Implementing the shariah does not mean using the whip or the gun. No good would ever come of such an imposition particularly on an unprepared society and would certainly not be in keeping with the methods favoured by the Prophet. No success can ever, in fact, be achieved by flouting his words of wisdom.

Pragmatism Instead of Idealism

In the Prophet's view, idealism was something to be striven for with reference to one's own thoughts and conduct, but he nevertheless felt that in one's dealings with others one had to resort, to pragmatism. This was an important principle evolved by the Prophet, and his entire life serves as an illustration of it.

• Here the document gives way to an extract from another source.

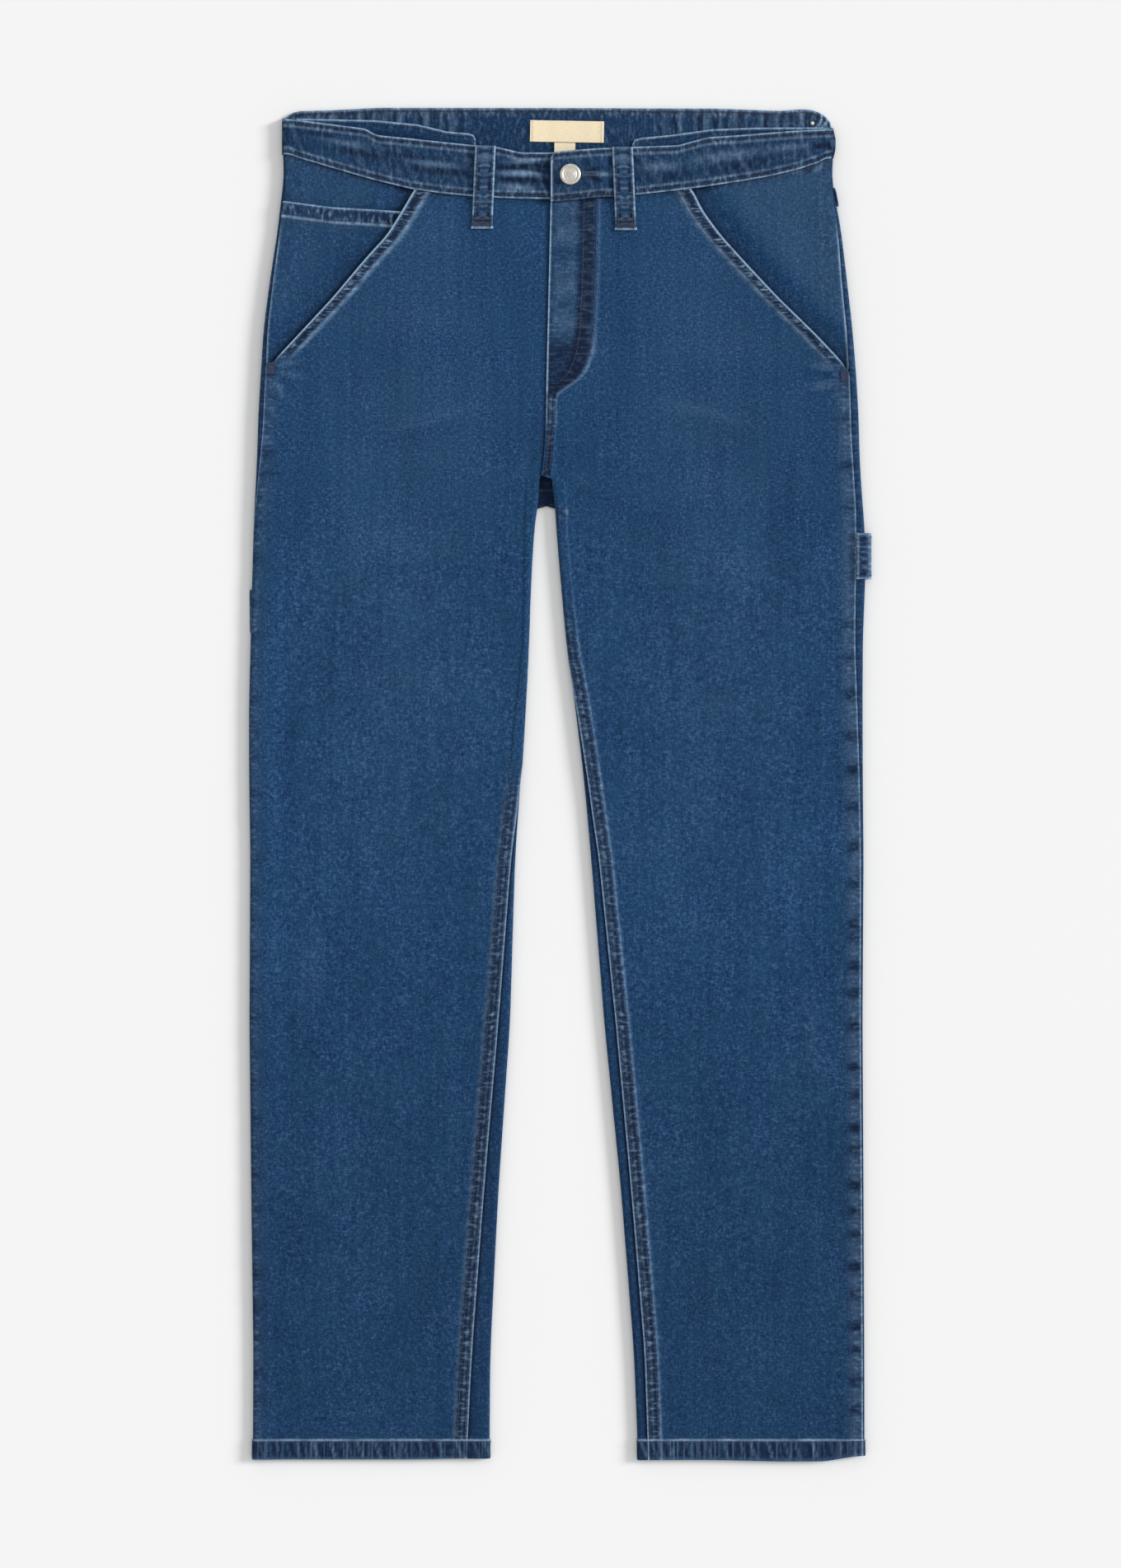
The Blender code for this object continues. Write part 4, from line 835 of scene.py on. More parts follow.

There was a notable instance of his using this approach when the Peace Treaty between the Muslims and the Quraysh was being drawn up. When the Prophet dictated these words: "This is from Muhammad, the Messenger of God," the Qurayshi delegate raised the objection that they did not believe in his prophethood, and demanded that the wording should be changed from Muhammad, the Messenger of God, to Muhammad, the son of Abdullah. The Prophet realized that if he insisted upon retaining the words, 'Messenger of God.' the peace treaty might never be finalized. So he had the words 'Messenger of God' deleted, and in their place was written simply 'Muhammad, son of Abdullah.'

The great success achieved by the Prophet in Arabia owes much to this method of dealing with delicate situations. There are innumerable people in this world and everyone enjoys freedom. That is why no great success can be achieved here without adopting the ways of pragmatism.

The Prophet Muhammad, upon whom be peace, was undoubtedly a highly successful man. However, this extraordinary success was achieved through following certain high principles. I have attempted to deal here briefly with only some of these principles.